Tuesday 6 July 2010

What are imagined memories?



Yesterday I had fun talking to Matt Grimes, a music industry lecturer at Birmingham City University who is starting a PhD on canonization and fans' memories of Crass. Matt is writing up a blog post about our day of discussion. He is particularly interested in the idea of 'imagined memories' that I developed in 2002-2003 in a pair of articles about Paul McCartney's webcast from the Cavern. At one point Matt asked me to explain how imagined memories come about. What I will do in the rest of this post is to define imagined memories and answer that question.

Seeing the Beatles early live shows at the Cavern and seeing the Sex Pistols taunt Bill Grundy on The Today Show at the end of 1976 are classic examples of imagined memories. The first thing to notice is that these incidents really happened: they can be located in time and place. For any individual audience members who experienced these, they were supposedly transformative moments. Yet there is also a mass of fans who never had these experiences but wished they did. In that sense they are investing in imagined memories.

Each imagined memory is the thing you wished you had experienced, but never did. It is not exactly a fantasy, because it really happened to someone else. However, it is not your memory either, because it happened to someone else. By a process of valorization in the narrative of history and in the media it is therefore a kind of fantasy which authenticates itself as a (false) memory. The term points to the paucity of phrases like 'cultural memory' in describing popular music's past: for a few people these memories are real enough (although, even for them, the memories have been inflected by the subsequent success story of the performers). Imagined memories are spaces of emotional investment that are necessarily contradictory since they only matter because of what came after them. In a sense, then, they are memory commodity templates: they are both valorized (made to matter by stories) and characterized by their own rarity value. Not everyone has the 'real' memory. This is precisely why they become starting points for further commodities (media documentaries, heritage tourism, anniversaries, re-enactments, etc).

So imagined memories are like fetishized moments of fan subject-positioning from the early career of iconic artists, but how do they come about? What is the socio-cultural process through which they are fabricated?? Perhaps they emerge through a four part process of collective appreciation:

1. Mass performance: A classic performance (live or on record) marks a new peak of an artist's mass adulation.

2. Historic Narration: Band biographies, etc, are created to contextualize, romanticize and therefore extend the pleasures fans have invested in the artist or piece of music. These narratives say things like "It all came about by accident" or "It almost never happened" or "There was a unique confluence of circumstances." They are designed to show that the emotions motivating the performance are 'real' (phew!) rather than fabricated by technicians or commentators in the culture industry.

3. Recognition: Cultural entrepreneurs recognize the moment in the narrative that appeals to fans because it shows the artist at their rawest and seemingly most powerful (not yet diluted by the industry). The moment becomes a touch-stone in retellings of the narrative. The template now complete, fans begin to fantasize, fetishize and discuss these historic moments. New cultural products are formed around the reminscences of those that experienced the moments. They are given a mediated chance to speak about what happened.

4. Extention: The imagined memory can now become a generative resource for other narratives and commodities.
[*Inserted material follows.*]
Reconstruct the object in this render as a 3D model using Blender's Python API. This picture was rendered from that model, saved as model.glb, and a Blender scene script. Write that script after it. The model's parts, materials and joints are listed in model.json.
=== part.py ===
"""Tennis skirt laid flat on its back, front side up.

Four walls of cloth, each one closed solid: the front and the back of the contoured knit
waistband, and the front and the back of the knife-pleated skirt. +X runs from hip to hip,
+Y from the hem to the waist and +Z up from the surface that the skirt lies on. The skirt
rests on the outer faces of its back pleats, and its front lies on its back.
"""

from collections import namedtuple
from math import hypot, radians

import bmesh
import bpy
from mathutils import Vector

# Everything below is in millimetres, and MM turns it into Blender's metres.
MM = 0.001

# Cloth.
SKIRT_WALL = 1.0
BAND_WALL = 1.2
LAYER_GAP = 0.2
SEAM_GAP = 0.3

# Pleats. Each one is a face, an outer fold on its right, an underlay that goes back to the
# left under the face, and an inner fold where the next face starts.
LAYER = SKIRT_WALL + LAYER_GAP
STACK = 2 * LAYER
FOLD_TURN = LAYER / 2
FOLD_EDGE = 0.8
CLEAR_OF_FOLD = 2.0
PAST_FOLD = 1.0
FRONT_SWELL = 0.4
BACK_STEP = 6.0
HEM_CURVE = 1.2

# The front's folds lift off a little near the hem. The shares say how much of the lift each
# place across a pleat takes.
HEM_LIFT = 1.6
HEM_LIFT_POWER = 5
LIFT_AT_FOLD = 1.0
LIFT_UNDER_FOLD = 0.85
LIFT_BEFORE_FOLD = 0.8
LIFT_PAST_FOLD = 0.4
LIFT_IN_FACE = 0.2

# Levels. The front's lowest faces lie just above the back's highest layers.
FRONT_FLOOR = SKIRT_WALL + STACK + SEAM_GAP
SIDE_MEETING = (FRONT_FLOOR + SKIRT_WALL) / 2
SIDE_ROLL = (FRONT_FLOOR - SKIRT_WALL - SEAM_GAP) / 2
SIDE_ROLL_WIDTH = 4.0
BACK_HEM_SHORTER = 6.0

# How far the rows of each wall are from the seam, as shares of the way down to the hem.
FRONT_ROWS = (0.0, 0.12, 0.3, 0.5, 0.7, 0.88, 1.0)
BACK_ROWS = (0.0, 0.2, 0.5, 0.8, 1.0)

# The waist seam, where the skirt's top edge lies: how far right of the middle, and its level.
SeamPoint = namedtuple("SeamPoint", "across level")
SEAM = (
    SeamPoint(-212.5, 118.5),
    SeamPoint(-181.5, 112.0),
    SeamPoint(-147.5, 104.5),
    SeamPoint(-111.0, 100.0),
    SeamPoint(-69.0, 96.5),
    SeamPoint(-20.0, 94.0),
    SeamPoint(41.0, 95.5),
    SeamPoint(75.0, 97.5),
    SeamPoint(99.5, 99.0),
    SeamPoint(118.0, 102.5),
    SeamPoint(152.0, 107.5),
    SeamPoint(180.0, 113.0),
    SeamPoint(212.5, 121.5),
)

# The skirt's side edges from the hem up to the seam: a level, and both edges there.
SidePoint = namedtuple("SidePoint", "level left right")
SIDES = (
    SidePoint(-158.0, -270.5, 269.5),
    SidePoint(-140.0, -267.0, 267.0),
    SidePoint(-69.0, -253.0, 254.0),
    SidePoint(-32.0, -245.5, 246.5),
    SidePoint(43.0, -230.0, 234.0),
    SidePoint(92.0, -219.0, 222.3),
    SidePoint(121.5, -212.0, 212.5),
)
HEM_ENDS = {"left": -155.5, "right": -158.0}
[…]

In time, of course, even the mass performances (in step 1) can themselves become imagined memories as more people start talking about their previous viewing experience and fewer fans have access to a real memory of the event. (I note, too, that the idea of "real memory" is itself a contradiction, as all memories are invented by the ways in which the brain interprets, records and remembers events.)

I want to briefly mark out some subtle differences between imagined memory and myth. The key thing to say here is that imagined memories and myths are not quite the same. Myths are ways to tell an artist's story that satisfy the public. A star's mass performances (step 1) can still help to generate myths, but those myths need never actually have happened. In theory, imagined memories may be based on myths, but usually they are not. Also, myths don't have to be imagined memories: a myth can be almost anything, whereas an imagined memory is a specific moment of performance in some sense, a time and place when fans begin to wish they had been there.
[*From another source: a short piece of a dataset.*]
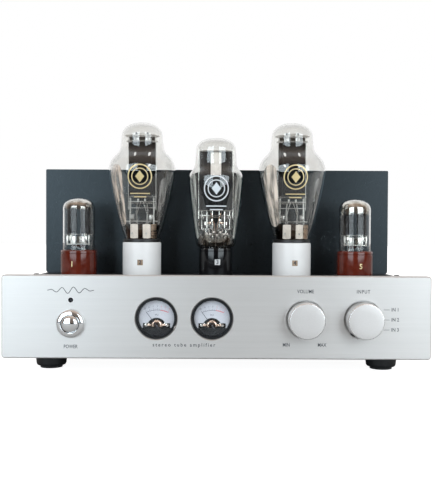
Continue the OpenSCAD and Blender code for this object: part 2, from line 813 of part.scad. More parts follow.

Finally, this idea is still in a process for formation. There may be interesting work to be done on the intersection of imagined memories and various fan practices. One example is the question cultural capital. Given that imagined memories are invitational containers for affect that are retrospectively recognized, in what ways does their construction invite the collection and display of cultural capital? I don't think that fans need much capital to locate these moments, since they are usually prominent in discussions of music phenomena. Nevertheless the moments may become a focus for the collection of facts and stories that allow fans to play further games of distinction.

What I hope to have shown here is that although narratives of popular music history move forwards in time, we create them by looking backwards when we are steered by the affective attachments that come from our engagement with crucial performance. This process generates imagined memories of earlier times, the significance of which gets fully recognized only in retrospect.

My thanks to Matt for making me think a bit more about this. I hope other researchers like him can now find new examples of this phenomena and take the theory even further forward.